Well..... I can identify with the above, I have been training two years almost exactly and I am a two stripe white belt. I try not to be too hard on myself, this past two years has been an extraordinarily turbulent time for me and my family. I competed in one tournament, had two matches and won my division LOL... limited competition but I had a blast. I am 37, and I have 3 young children, and believe it or not my wife likes to have me around in the evenings to help out and actually have a marriage, and I like to be there, because my kids are only little once. I wish I could be in the academy 5-6 nights a week, believe me I really do. I have watched guys around my age and ability progress relatively quickly to their blue belt, and watching those promotions was a little bitter sweet for me; a couple of those guys were exceptionally talented wrestlers that advanced quickly winning multiple IBJJF competitions, some were just able to be there every day and learn and progress. I am happy to have helped them progress, by being a training partner and giving my support and cheers whenever I could. My two days a week, between moving my family twice over the past year after losing our home, a stint of unemployment, a new job, relationship issues, injuries, one skin related health issue, and trying to start my own business, well....... frankly as my instructor has put it, it just won't cut it. It hurts, because BJJ is very important to me, but I also respect and realize that it takes time and sacrifice, sacrifice that at times, I just can't make. So it is what it is.

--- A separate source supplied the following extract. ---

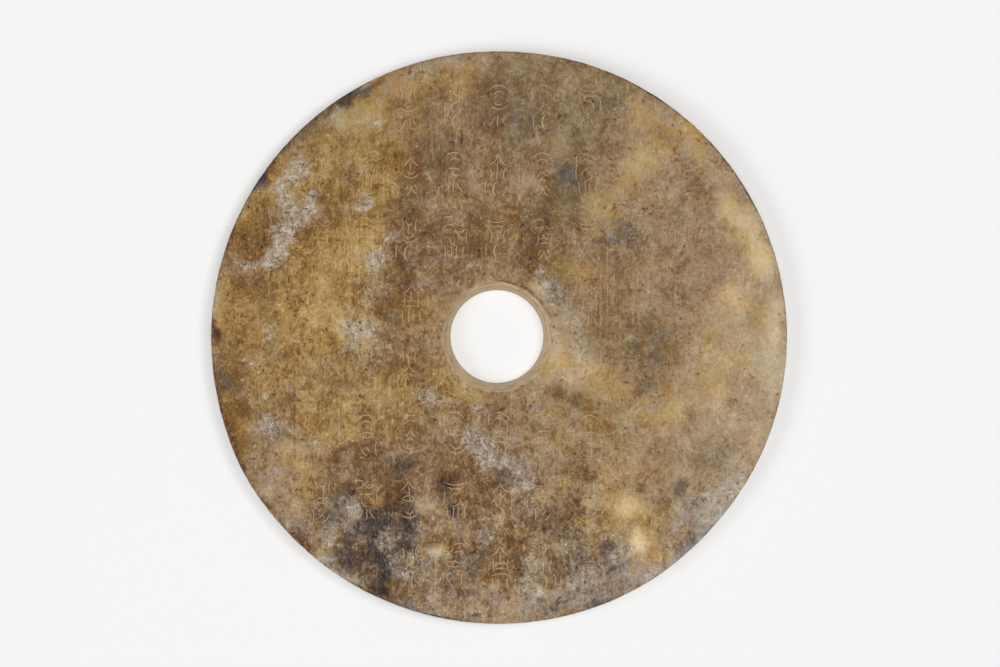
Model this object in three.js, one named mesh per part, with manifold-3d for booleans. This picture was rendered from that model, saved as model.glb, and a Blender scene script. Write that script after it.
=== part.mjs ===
// A jade bi disc: one flat piece of stone, ground round by hand, drilled through from its upper
// face and incised there with rows of short strokes. It lies on its underside, on the XY plane,
// with the centre of its rim on the Z axis. Units are millimetres, and +Z is up.
import * as THREE from "three";
import { mergeVertices } from "three/addons/utils/BufferGeometryUtils.js";
import Module from "manifold-3d";

// The blank
const DISC_RADIUS = 110;
const THICKNESS = 8;
const EDGE_ROUNDING = 0.9;
const RIM_SIDES = 120;
// Hand grinding leaves the rim a little oval, fuller in one place and flatter in two others.
const OVAL = { swell: 0.25, longAxis: 11 };
const GRINDING = [
  { at: 208, width: 10, rise: 0.5 },
  { at: 319, width: 12, rise: -0.4 },
  { at: 88, width: 13, rise: -0.35 },
];

// The bore, drilled from above with a tube and sand, so that it narrows downwards. The core was
// snapped out, which left a narrow ledge round the bottom, and the lip at the top has worn away.
const BORE_CENTRE = new THREE.Vector2(-0.8, 0.2);
const LEDGE = { radius: 17.6, height: 0.8, slope: 0.2 };
const WALL_RADIUS = { bottom: 18, top: 19.2 };
const LIP = { radius: 20.6, depth: 1.3 };
const BORE_SIDES = 72;
const OVERSHOOT = 1;

// Chips along the top edges: where each one sits, in degrees, and its half length along the edge,
// half depth into it and half height
const LIP_CHIPS = [
  { at: 84, size: [3.2, 1.1, 0.9] },
  { at: 71, size: [2.4, 0.9, 0.8] },
  { at: 57, size: [3.6, 1.5, 1.1] },
  { at: 43, size: [2.8, 1.2, 0.8] },
  { at: 29, size: [2.2, 0.8, 0.7] },
  { at: 201, size: [1.8, 0.6, 0.6] },
];
const RIM_CHIPS = [
  { at: -29, size: [1.6, 0.7, 1.0] },
  { at: -34, size: [2.3, 0.9, 1.2] },
  { at: -38.5, size: [1.4, 0.6, 0.8] },
  { at: -43, size: [2.0, 0.9, 1.4] },
  { at: -48, size: [1.5, 0.7, 0.9] },
  { at: 37, size: [1.7, 0.5, 0.8] },
  { at: 52, size: [1.4, 0.5, 0.7] },
  { at: 139, size: [2.1, 0.6, 0.9] },
  { at: 214, size: [2.4, 0.8, 1.1] },
];

// The inscribed field: rows and columns of marks, each in a cell of its own
const ROW_PITCH = 25;
const COLUMN_PITCH = 17;
const MARK_HALF = new THREE.Vector2(5, 8.5);
// Columns in each row, counted from the middle one. The rows lie alike above and below the bore,
// and the first pair leaves out the columns that the bore takes.
const ROWS = [
  { from: 2, to: 5 },
  { from: 0, to: 5 },
  { from: 0, to: 4 },
  { from: 0, to: 2 },
];
// A stroke is a V-shaped cut. Its cutter stands proud of the face by the clearance, and has a
// straight length for every step of its curve, in degrees.
const STROKE = { width: 0.5, depth: 0.24, clearance: 0.05, step: 55 };

// What a mark is made of, in three tiers of two strokes. Each stroke is part of an ellipse: its
// centre and its half axes, in halves of the mark's width and height, and the angles that it
// starts and stops at.
const HEADS = [
  [[0, 0.35, 0.9, 0.6, 165, 15], [0, 0.3, 0.5, 0.38, 160, 20]],
  [[-1, 1, 1, 0.6, -5, -80], [1, 1, 1, 0.6, 185, 260]],
  [[-0.8, 0.4, 0.75, 0.55, 100, 10], [0.8, 0.4, 0.75, 0.55, 80, 170]],
  [[0.15, 0.15, 1.1, 0.8, 150, 65], [0.1, -0.1, 0.85, 0.8, 150, 60]],
  [[-0.75, 0.6, 0.3, 0.36, 70, -60], [0.75, 0.6, 0.3, 0.36, 110, 240]],
  [[-0.45, 0.78, 0.4, 0.2, 190, 10], [0.4, 0.78, 0.4, 0.2, 170, 350]],
  [[0.1, 1.15, 1.2, 0.5, 215, 320], [0.05, 0.9, 1, 0.45, 215, 325]],
];
const BODIES = [
  [[0, 0.32, 0.75, 0.45, 195, 345], [0, 0.34, 0.38, 0.28, 195, 345]],
  [[0.05, -1.1, 1.7, 1.3, 114, 68], [-0.05, -1.38, 1.5, 1.3, 114, 68]],
  [[-0.95, 0.02, 0.5, 0.4, 60, -60], [0.95, 0.02, 0.5, 0.4, 120, 240]],
  [[0, -0.3, 0.8, 0.45, 145, 35], [0, 0.35, 0.8, 0.45, 215, 325]],
  [[-0.2, 0.02, 0.6, 0.3, 100, -30], [0.25, -0.02, 0.6, 0.3, 280, 150]],
  [[-0.75, 0.3, 0.75, 0.4, -75, -10], [0.75, 0.3, 0.75, 0.4, 190, 255]],
  [[-0.7, 0, 0.2, 0.3, 80, -80], [0.7, 0, 0.2, 0.3, 100, 260]],
];
const FEET = [
  [[-1.05, -0.32, 0.8, 0.62, -5, -75], [1.05, -0.32, 0.8, 0.62, 185, 255]],
  [[-0.85, -0.62, 0.2, 0.36, 80, -60], [0.85, -0.62, 0.2, 0.36, 100, 240]],
  [[0, -0.38, 0.85, 0.5, 200, 340], [0, -0.36, 0.45, 0.32, 200, 340]],
  [[-0.2, -0.62, 0.5, 0.36, 95, -80], [0, -0.62, 0.24, 0.3, 110, -95]],
  [[0, -1.35, 1.6, 1, 122, 60], [-0.6, -0.78, 0.16, 0.3, 60, -60]],
  [[-0.2, -0.35, 0.75, 0.6, 270, 350], [-0.3, -0.35, 0.4, 0.35, 265, 350]],
  [[-0.5, -0.35, 0.5, 0.55, 0, -95], [0.5, -0.35, 0.5, 0.55, 180, 275]],
];

// How far a mark strays from its cell: in size, in place and in degrees of lean
const STRAY = { size: 0.08, place: 0.7, lean: 3 };
// The strokes are cut firmly at the left and have worn faint towards the right-hand rim.
const WEAR = { firm: 1, faint: 0.55, from: 0, to: 90 };
// Each mark's chances: its row and column give a seed, and each thing decided has its own number.
const SEEDS_PER_ROW = 31;
const DECIDES = { head: 1, body: 2, foot: 3, size: 4, lean: 5, across: 6, along: 7, turn: 8 };

const STONE = new THREE.MeshStandardMaterial({ color: 0x92795b, roughness: 0.55, metalness: 0 });
STONE.name = "nephrite";
const MERGE_WITHIN = 1e-4;

const wasm = await Module();
wasm.setup();

// A repeatable number from 0 to 1 for each seed and purpose
function chance(seed, purpose) {
  const wave = Math.sin(seed * 12.9898 + purpose * 78.233) * 43758.5453;
  return wave - Math.floor(wave);
}

function rimRadius(degrees) {
  const oval = OVAL.swell * Math.cos(2 * THREE.MathUtils.degToRad(degrees - OVAL.longAxis));
  const grinding = GRINDING.map(({ at, width, rise }) => {
    const apart = THREE.MathUtils.euclideanModulo(degrees - at + 180, 360) - 180;
    return rise * Math.exp(-((apart / width) ** 2));
  });
  return DISC_RADIUS + oval + grinding.reduce((sum, one) => sum + one, 0);
}

function onCircle(radius, degrees) {
  const angle = THREE.MathUtils.degToRad(degrees);
  return new THREE.Vector2(radius * Math.cos(angle), radius * Math.sin(angle));
}

function blank() {
  const rim = Array.from({ length: RIM_SIDES }, (_, side) => {
    const degrees = (360 * side) / RIM_SIDES;
    return onCircle(rimRadius(degrees), degrees);
  });
  const settings = {
    depth: THICKNESS - 2 * EDGE_ROUNDING,
    bevelThickness: EDGE_ROUNDING,
    bevelSize: EDGE_ROUNDING,
    bevelOffset: -EDGE_ROUNDING,
    bevelSegments: 2,
  };
  return new THREE.ExtrudeGeometry(new THREE.Shape(rim), settings).translate(0, 0, EDGE_ROUNDING);
}

function boreCutter() {
  const profile = [
    [0, -OVERSHOOT],
    [LEDGE.radius, -OVERSHOOT],
    [LEDGE.radius, LEDGE.height],
    [WALL_RADIUS.bottom, LEDGE.height + LEDGE.slope],
    [WALL_RADIUS.top, THICKNESS - LIP.depth],
    [LIP.radius, THICKNESS],
    [LIP.radius, THICKNESS + OVERSHOOT],
    [0, THICKNESS + OVERSHOOT],
  ];
  const points = profile.map(([radius, height]) => new THREE.Vector2(radius, height));
  return new THREE.LatheGeometry(points, BORE_SIDES)
    .rotateX(Math.PI / 2)
    .translate(BORE_CENTRE.x, BORE_CENTRE.y, 0);
}

// A chip is cut by a rough faceted ellipsoid, longest along the edge that it is struck from.
function chipCutter({ at, size }, edgeRadius, centre) {
  const [length, depth, height] = size;
  const place = onCircle(edgeRadius, at).add(centre);
  return new THREE.IcosahedronGeometry(1, 0)
    .scale(depth, length, height)
    .rotateZ(THREE.MathUtils.degToRad(at))
    .translate(place.x, place.y, THICKNESS);
}

// The points along a stroke, in halves of the mark's width and height. Turn is -1 for a mark that
// is drawn the other way round.
function strokePoints([x, y, halfWidth, halfHeight, from, to], turn) {
  const steps = Math.max(2, Math.ceil(Math.abs(to - from) / STROKE.step));
  return Array.from({ length: steps + 1 }, (_, step) => {
    const angle = THREE.MathUtils.degToRad(THREE.MathUtils.lerp(from, to, step / steps));
    return new THREE.Vector2(turn * (x + halfWidth * Math.cos(angle)), y + halfHeight * Math.sin(angle));
  });
}

// A V-shaped cutter along the points. It rises out of the face at both ends, so the cut tapers.
// Between its two tips it has three corners at each point: left, bottom and right.
function strokeCutter(points, strength) {
  const depth = STROKE.depth * strength;
  const half = (STROKE.width / 2) * strength * (1 + STROKE.clearance / depth);
  const above = THICKNESS + STROKE.clearance;
  const last = points.length - 1;
  const corners = [new THREE.Vector3(points[0].x, points[0].y, above)];
  for (let at = 1; at < last; at += 1) {
    const { x, y } = points[at];
    const along = points[at + 1].clone().sub(points[at - 1]).setLength(half);
    corners.push(new THREE.Vector3(x - along.y, y + along.x, above));
    corners.push(new THREE.Vector3(x, y, THICKNESS - depth));
    corners.push(new THREE.Vector3(x + along.y, y - along.x, above));
  }
  corners.push(new THREE.Vector3(points[last].x, points[last].y, above));

  const tip = corners.length - 1;
  const faces = [[0, 1, 2], [0, 2, 3], [0, 3, 1]];
  for (let section = 1; section + 3 < tip; section += 3) {
    for (let side = 0; side < 3; side += 1) {
      const a = section + side;
      const b = section + ((side + 1) % 3);
      faces.push([a, b + 3, b], [a, a + 3, b + 3]);
    }
  }
  faces.push([tip, tip - 2, tip - 3], [tip, tip - 1, tip - 2], [tip, tip - 3, tip - 1]);
  const geometry = new THREE.BufferGeometry().setFromPoints(corners);
  geometry.setIndex(faces.flat());
  return geometry;
}

// The strokes of one mark: a head, a body and a foot
function markStrokes(seed) {
  const draw = (forms, purpose) => forms[Math.floor(chance(seed, purpose) * forms.length)];
  return [...draw(HEADS, DECIDES.head), ...draw(BODIES, DECIDES.body), ...draw(FEET, DECIDES.foot)];
}

function markCutters(row, column) {
  const seed = row * SEEDS_PER_ROW + column;
  const stray = (purpose) => 2 * chance(seed, purpose) - 1;
  const size = 1 + STRAY.size * stray(DECIDES.size);
  const lean = THREE.MathUtils.degToRad(STRAY.lean * stray(DECIDES.lean));
  const centre = new THREE.Vector2(
    column * COLUMN_PITCH + STRAY.place * stray(DECIDES.across),
    row * ROW_PITCH + STRAY.place * stray(DECIDES.along),
  );
  const worn = THREE.MathUtils.smoothstep(centre.x, WEAR.from, WEAR.to);
  const strength = THREE.MathUtils.lerp(WEAR.firm, WEAR.faint, worn);
  const turn = stray(DECIDES.turn) < 0 ? -1 : 1;
  const middle = new THREE.Vector2();
  const place = (point) =>
    point.multiply(MARK_HALF).multiplyScalar(size).rotateAround(middle, lean).add(centre);
  return markStrokes(seed).map((stroke) => strokeCutter(strokePoints(stroke, turn).map(place), strength));
}

function inscriptionCutters() {
  const cutters = [];
  ROWS.forEach(({ from, to }, index) => {
    for (const row of [index + 0.5, -index - 0.5]) {
      for (let column = -to; column <= to; column += 1) {
        if (Math.abs(column) >= from) {
          cutters.push(...markCutters(row, column));
        }
      }
    }
  });
  return cutters;
}

function toSolid(geometry) {
  const bare = geometry.clone();
  bare.deleteAttribute("normal");
  bare.deleteAttribute("uv");
  const merged = mergeVertices(bare, MERGE_WITHIN);
  return new wasm.Manifold(new wasm.Mesh({
    numProp: 3,
    vertProperties: Float32Array.from(merged.attributes.position.array),
    triVerts: Uint32Array.from(merged.index.array),
  }));
}

function toGeometry(solid) {
  const { vertProperties, triVerts } = solid.getMesh();
  const geometry = new THREE.BufferGeometry();
  geometry.setAttribute("position", new THREE.BufferAttribute(vertProperties, 3));
  geometry.setIndex(new THREE.BufferAttribute(triVerts, 1));
  const faceted = geometry.toNonIndexed();
  faceted.computeVertexNormals();
  return faceted;
}

function biDisc() {
  const middle = new THREE.Vector2();
  const cutters = [
    boreCutter(),
    ...LIP_CHIPS.map((chip) => chipCutter(chip, LIP.radius, BORE_CENTRE)),
    ...RIM_CHIPS.map((chip) => chipCutter(chip, rimRadius(chip.at), middle)),
    ...inscriptionCutters(),
  ];
  const cut = cutters.map(toSolid).reduce((whole, one) => whole.add(one));
  const mesh = new THREE.Mesh(toGeometry(toSolid(blank()).subtract(cut)), STONE);
  mesh.name = "bi_disc";
  return mesh;
}

const group = new THREE.Group();
group.add(biDisc());

export default group;
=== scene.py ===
"""A jade bi disc, lying face up under soft light.

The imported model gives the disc's place, thickness and width. The finished piece is modelled here
over it, with the same outline, bore, chips and strokes, and takes its place. Everything is in
metres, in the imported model's frame.
"""

import math

import bpy
import numpy as np
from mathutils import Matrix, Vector, noise


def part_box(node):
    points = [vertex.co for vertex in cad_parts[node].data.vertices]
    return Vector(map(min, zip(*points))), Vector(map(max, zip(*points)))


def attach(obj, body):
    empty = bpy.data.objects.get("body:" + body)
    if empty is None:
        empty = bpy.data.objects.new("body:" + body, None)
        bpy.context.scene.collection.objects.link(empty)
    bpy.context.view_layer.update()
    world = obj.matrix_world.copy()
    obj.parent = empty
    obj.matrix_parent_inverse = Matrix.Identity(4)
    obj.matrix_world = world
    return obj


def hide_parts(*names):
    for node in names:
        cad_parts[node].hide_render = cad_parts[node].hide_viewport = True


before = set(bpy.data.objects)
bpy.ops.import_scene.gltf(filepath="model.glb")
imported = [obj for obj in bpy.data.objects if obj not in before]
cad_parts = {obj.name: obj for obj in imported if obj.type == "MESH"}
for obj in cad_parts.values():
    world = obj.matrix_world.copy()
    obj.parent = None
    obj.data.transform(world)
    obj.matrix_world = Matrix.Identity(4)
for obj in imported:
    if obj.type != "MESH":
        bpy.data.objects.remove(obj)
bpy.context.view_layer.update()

MM = 0.001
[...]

I have recently considered just quitting, but generally speaking, that is not in my nature. I can see that my instructor, who I also count as a fairly close friend, gets frustrated at times. I am not sure what to do, I certainly don't want to not have BJJ in my life, even my wife hates it when I don't train. Finally, I don't want to have something I didn't earn, not in my personal life, not in my professional life, and not on the mat. I want a blue belt, and I want beyond that, but I want to wear it, only once I have earned it. I have been through many struggles in my life, just like all of you....BJJ is one challenge that I have chosen for myself rather than one chosen by fate, I will address it on my own terms, and I will eventually accomplish and acquire what I came here to get.

Keep training, keep loving, keep living, keep fighting.